◆ Do this
Repeat exactly each line of the data provided below.

◆ Supplied information
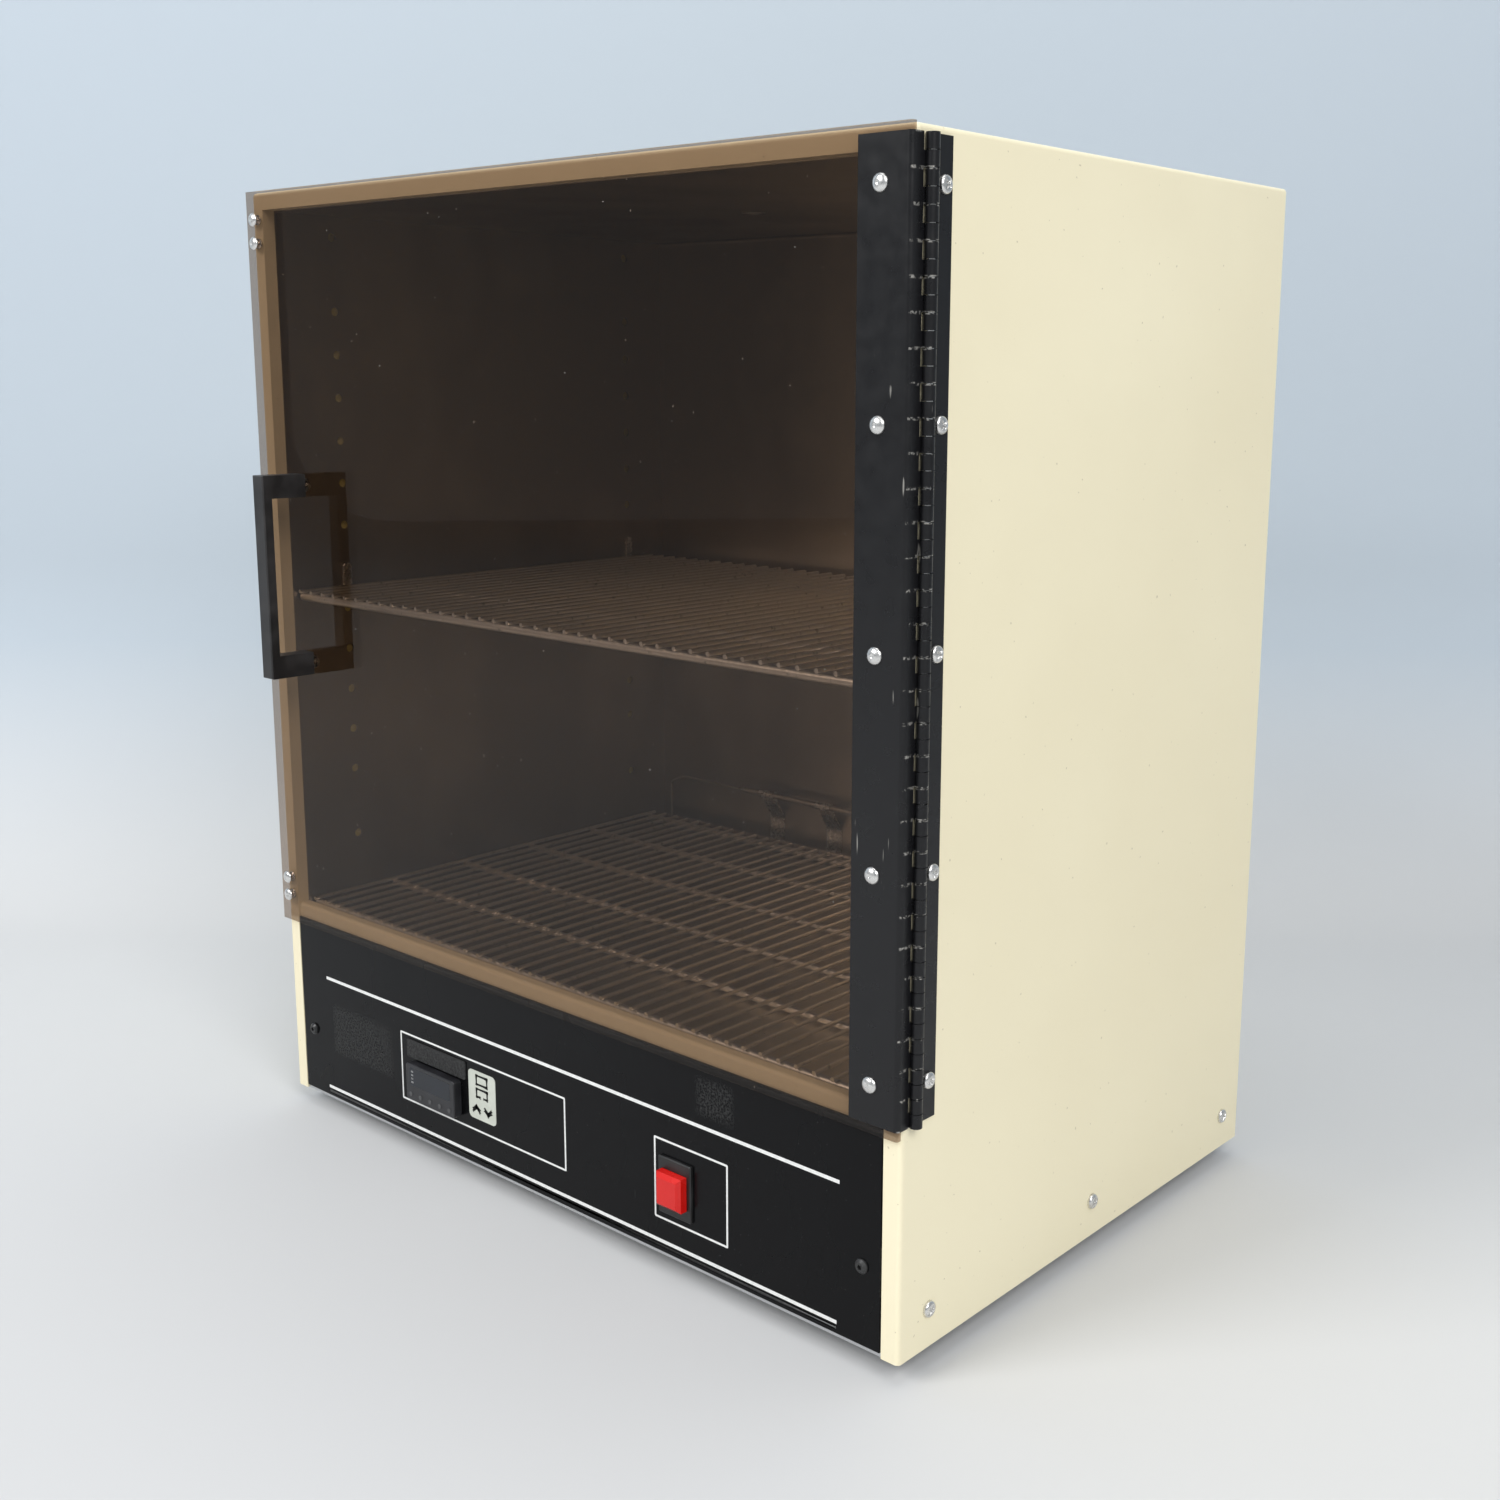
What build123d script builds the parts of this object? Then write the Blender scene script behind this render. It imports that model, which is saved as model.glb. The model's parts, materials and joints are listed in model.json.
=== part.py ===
from build123d import *
import os

# Bench incubator for a laboratory, in millimetres.
# The origin lies on the bench under the middle of the whole object.
# +Z is up, the clear door faces -Y and its hinge is on the +X side.

os.makedirs("parts", exist_ok=True)

# Cabinet of bent sheet steel
cabinet_width = 520.0
cabinet_depth = 347.0
cabinet_height = 584.0
shell_sheet = 1.2
shell_bend = 2.6
side_flange = 11.0
top_flange = 10.5
lip_depth = 8.0
back_flange = 9.0
fit = 0.1
overcut = 1.0

# Rubber feet
foot_height = 12.0
foot_radius = 13.0
foot_taper = 2.0
foot_inset = 42.0
foot_recess_radius = 6.0
foot_recess_depth = 7.0

# Screws and rivets
screw_radius = 2.0
screw_head_radius = 4.3
screw_head_height = 2.6
screw_rim = 0.8
rivet_radius = 2.0
rivet_head_radius = 4.25
rivet_head_height = 2.3
rivet_rim = 0.3
rivet_tail_radius = 3.2
rivet_tail = 1.0
hole_play = 0.1

# Control bay below the chamber
panel_bottom = 2.5
panel_top = 120.9
panel_side_gap = 1.0
panel_screw_inset = 23.5
panel_screw_height = 45.2
panel_head_radius = 3.8
panel_head_height = 2.1
panel_head_chamfer = 1.2
socket_radius = 1.45
socket_depth = 1.5
tab_reach = 34.0
tab_height = 26.0
pan_side_height = 38.0
pan_front_height = 14.0
side_screw_height = 21.0
side_screw_front = 23.7
side_screw_rear = 20.7
deck_height = 100.0
deck_flange = 14.0

# Ledge between the panel and the chamber
ledge_recess = 1.5
ledge_height = 130.0
ledge_depth = 8.5
ledge_lap = 9.0
ledge_bend = 2.4

# Chamber liner
liner_sheet = 0.8
liner_bend = 3.0
liner_step = 0.5
rear_wall = 10.5
clip_hole_radius = 2.7
clip_hole_count = 12
first_clip_hole = 213.5
lowest_clip_hole = 168.5
last_clip_hole_drop = 70.2
highest_clip_hole_drop = 24.0
front_clip_depth = 48.4
rear_clip_inset = 36.2
insulation_board = 7.0
insulation_margin = 26.0
insulation_top_gap = 1.0
insulation_rear_gap = 4.0

# Wire shelves
wire_radius = 1.25
rod_radius = 2.0
rail_radius = 2.6
wire_count = 41
outer_wire_inset = 4.0
front_rail_depth = 14.0
rod_count = 6
shelf_rear_gap = 15.0
wire_overhang = 1.4
rod_overhang = 2.0
lower_wire_height = 131.5
rest_gap = 0.2
clip_width = 5.5
clip_sheet = 1.8
clip_reach = 7.5
clip_drop = 13.0
clip_top_rise = 2.4
tongue_width = 4.0
tongue_height = 3.0
hook_rise = 4.5
upper_clip_index = 5

# Clear door
door_gap = 1.0
pane_thickness = 3.0
pane_bottom = 118.8
pane_rise = 0.3

# Piano hinge
leaf_sheet = 1.2
leaf_bend = 1.5
knuckle_radius = 3.2
pin_radius = 1.85
pin_play = 0.05
hinge_gap = 0.2
hinge_setback = 6.4
hinge_bottom = 124.1
hinge_drop = 3.9
knuckle_count = 60
knuckle_gap = 0.4
door_leaf_width = 29.0
cabinet_leaf_edge = 24.0
hinge_fastener_first = 144.0
hinge_fastener_drop = 24.8
hinge_fastener_count = 5
door_rivet_inset = 16.0
leaf_screw_depth = 18.0

# Door pull
handle_left = 38.6
handle_width = 11.0
handle_bottom = 289.0
handle_height = 125.0
handle_reach = 29.5
handle_grip = 6.0
handle_arm = 14.0
handle_edge = 0.9

# Magnetic catches
striker_inset = 6.5
striker_drops = (16.4, 30.5)
low_striker_heights = (147.6, 135.7)
striker_tail = 0.7
striker_head_radius = 4.0
striker_head_height = 1.9
magnet_size = (7.0, 5.0, 24.0)

# Temperature controller
controller_left = 132.0
controller_bottom = 29.2
controller_width = 48.0
controller_height = 24.0
controller_proud = 6.0
controller_body = (44.4, 21.8, 92.0)
controller_corner = 2.2
bezel_step = 1.6
bezel_undercut = 0.5
bezel_round = 0.8
case_round = 1.0
window_width = 40.0
window_height = 11.5
window_drop = 2.2
window_sheet = 1.0
window_corner = 1.0
key_count = 5
key_pitch = 9.6
key_radius = 1.5
key_rise = 4.3
key_proud = 0.5
key_travel = 0.5
key_collar = 0.4
key_collar_height = 0.8

# Power switch
switch_left = 354.0
switch_bottom = 27.0
switch_width = 25.0
switch_height = 33.0
switch_proud = 2.0
switch_corner = 1.2
switch_chamfer = 0.6
switch_body = (22.0, 29.5, 32.0)
cap_width = 18.7
cap_height = 19.5
cap_proud = 8.3
cap_travel = 2.5
cap_play = 0.25
cap_chamfer = 2.2

# Temperature sensor on the rear wall
sensor_gap = 12.0
bulb_radius = 2.2
bulb_left = 110.0
bulb_length = 125.0
bulb_height = 164.8
bulb_end_flat = 0.3
capillary_radius = 0.8
capillary_left = 32.0
capillary_bends = (6.0, 14.0)
sensor_clip_lefts = (128.0, 184.5)
sensor_clip_width = 14.0
sensor_clip_sheet = 0.8
sensor_clip_foot = 14.0
sensor_clip_wrap = 225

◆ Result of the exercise
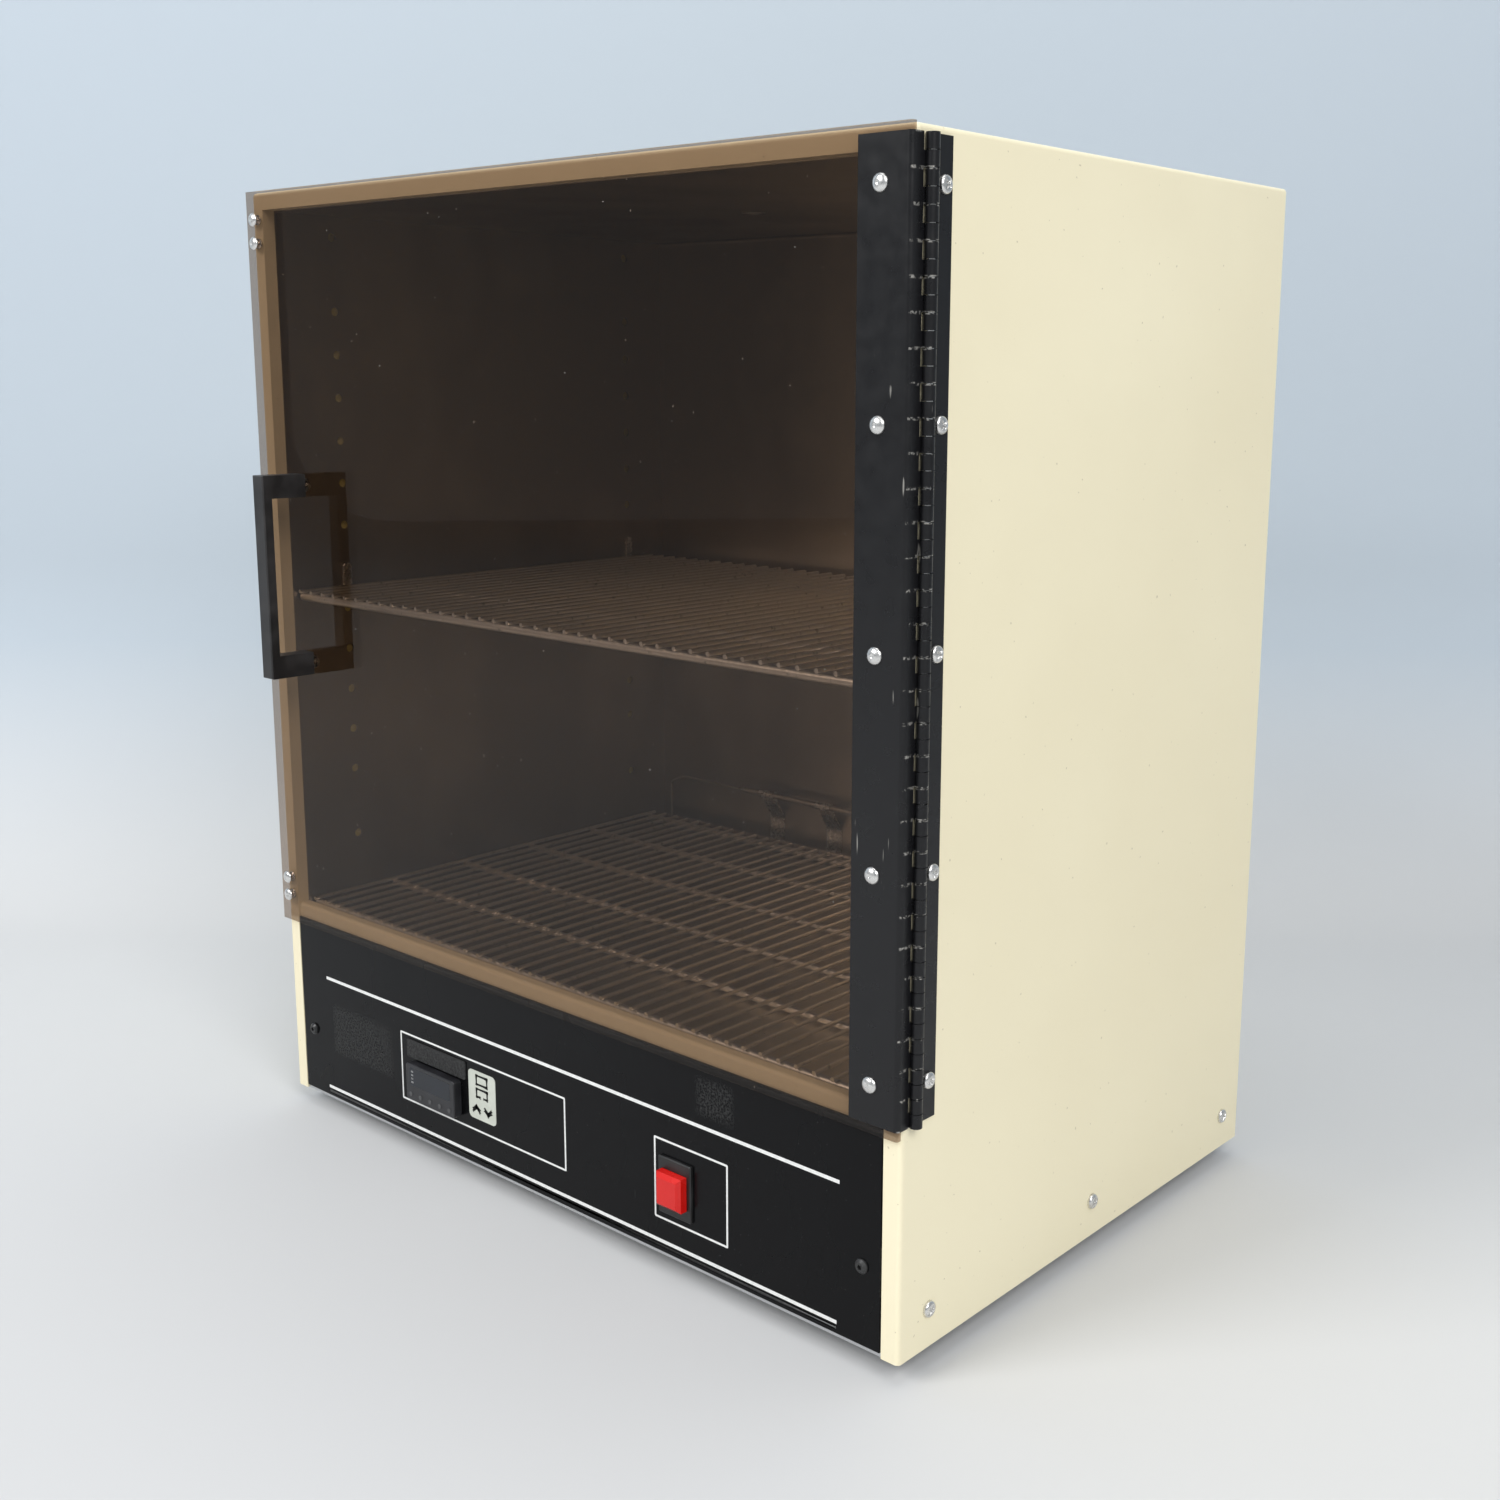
What build123d script builds the parts of this object? Then write the Blender scene script behind this render. It imports that model, which is saved as model.glb. The model's parts, materials and joints are listed in model.json.
=== part.py ===
from build123d import *
import os

# Bench incubator for a laboratory, in millimetres.
# The origin lies on the bench under the middle of the whole object.
# +Z is up, the clear door faces -Y and its hinge is on the +X side.

os.makedirs("parts", exist_ok=True)

# Cabinet of bent sheet steel
cabinet_width = 520.0
cabinet_depth = 347.0
cabinet_height = 584.0
shell_sheet = 1.2
shell_bend = 2.6
side_flange = 11.0
top_flange = 10.5
lip_depth = 8.0
back_flange = 9.0
fit = 0.1
overcut = 1.0

# Rubber feet
foot_height = 12.0
foot_radius = 13.0
foot_taper = 2.0
foot_inset = 42.0
foot_recess_radius = 6.0
foot_recess_depth = 7.0

# Screws and rivets
screw_radius = 2.0
screw_head_radius = 4.3
screw_head_height = 2.6
screw_rim = 0.8
rivet_radius = 2.0
rivet_head_radius = 4.25
rivet_head_height = 2.3
rivet_rim = 0.3
rivet_tail_radius = 3.2
rivet_tail = 1.0
hole_play = 0.1

# Control bay below the chamber
panel_bottom = 2.5
panel_top = 120.9
panel_side_gap = 1.0
panel_screw_inset = 23.5
panel_screw_height = 45.2
panel_head_radius = 3.8
panel_head_height = 2.1
panel_head_chamfer = 1.2
socket_radius = 1.45
socket_depth = 1.5
tab_reach = 34.0
tab_height = 26.0
pan_side_height = 38.0
pan_front_height = 14.0
side_screw_height = 21.0
side_screw_front = 23.7
side_screw_rear = 20.7
deck_height = 100.0
deck_flange = 14.0

# Ledge between the panel and the chamber
ledge_recess = 1.5
ledge_height = 130.0
ledge_depth = 8.5
ledge_lap = 9.0
ledge_bend = 2.4

# Chamber liner
liner_sheet = 0.8
liner_bend = 3.0
liner_step = 0.5
rear_wall = 10.5
clip_hole_radius = 2.7
clip_hole_count = 12
first_clip_hole = 213.5
lowest_clip_hole = 168.5
last_clip_hole_drop = 70.2
highest_clip_hole_drop = 24.0
front_clip_depth = 48.4
rear_clip_inset = 36.2
insulation_board = 7.0
insulation_margin = 26.0
insulation_top_gap = 1.0
insulation_rear_gap = 4.0

# Wire shelves
wire_radius = 1.25
rod_radius = 2.0
rail_radius = 2.6
wire_count = 41
outer_wire_inset = 4.0
front_rail_depth = 14.0
rod_count = 6
shelf_rear_gap = 15.0
wire_overhang = 1.4
rod_overhang = 2.0
lower_wire_height = 131.5
rest_gap = 0.2
clip_width = 5.5
clip_sheet = 1.8
clip_reach = 7.5
clip_drop = 13.0
clip_top_rise = 2.4
tongue_width = 4.0
tongue_height = 3.0
hook_rise = 4.5
upper_clip_index = 5

# Clear door
door_gap = 1.0
pane_thickness = 3.0
pane_bottom = 118.8
pane_rise = 0.3

# Piano hinge
leaf_sheet = 1.2
leaf_bend = 1.5
knuckle_radius = 3.2
pin_radius = 1.85
pin_play = 0.05
hinge_gap = 0.2
hinge_setback = 6.4
hinge_bottom = 124.1
hinge_drop = 3.9
knuckle_count = 60
knuckle_gap = 0.4
door_leaf_width = 29.0
cabinet_leaf_edge = 24.0
hinge_fastener_first = 144.0
hinge_fastener_drop = 24.8
hinge_fastener_count = 5
door_rivet_inset = 16.0
leaf_screw_depth = 18.0

# Door pull
handle_left = 38.6
handle_width = 11.0
handle_bottom = 289.0
handle_height = 125.0
handle_reach = 29.5
handle_grip = 6.0
handle_arm = 14.0
handle_edge = 0.9

# Magnetic catches
striker_inset = 6.5
striker_drops = (16.4, 30.5)
low_striker_heights = (147.6, 135.7)
striker_tail = 0.7
striker_head_radius = 4.0
striker_head_height = 1.9
magnet_size = (7.0, 5.0, 24.0)

# Temperature controller
controller_left = 132.0
controller_bottom = 29.2
controller_width = 48.0
controller_height = 24.0
controller_proud = 6.0
controller_body = (44.4, 21.8, 92.0)
controller_corner = 2.2
bezel_step = 1.6
bezel_undercut = 0.5
bezel_round = 0.8
case_round = 1.0
window_width = 40.0
window_height = 11.5
window_drop = 2.2
window_sheet = 1.0
window_corner = 1.0
key_count = 5
key_pitch = 9.6
key_radius = 1.5
key_rise = 4.3
key_proud = 0.5
key_travel = 0.5
key_collar = 0.4
key_collar_height = 0.8

# Power switch
switch_left = 354.0
switch_bottom = 27.0
switch_width = 25.0
switch_height = 33.0
switch_proud = 2.0
switch_corner = 1.2
switch_chamfer = 0.6
switch_body = (22.0, 29.5, 32.0)
cap_width = 18.7
cap_height = 19.5
cap_proud = 8.3
cap_travel = 2.5
cap_play = 0.25
cap_chamfer = 2.2

# Temperature sensor on the rear wall
sensor_gap = 12.0
bulb_radius = 2.2
bulb_left = 110.0
bulb_length = 125.0
bulb_height = 164.8
bulb_end_flat = 0.3
capillary_radius = 0.8
capillary_left = 32.0
capillary_bends = (6.0, 14.0)
sensor_clip_lefts = (128.0, 184.5)
sensor_clip_width = 14.0
sensor_clip_sheet = 0.8
sensor_clip_foot = 14.0
sensor_clip_wrap = 225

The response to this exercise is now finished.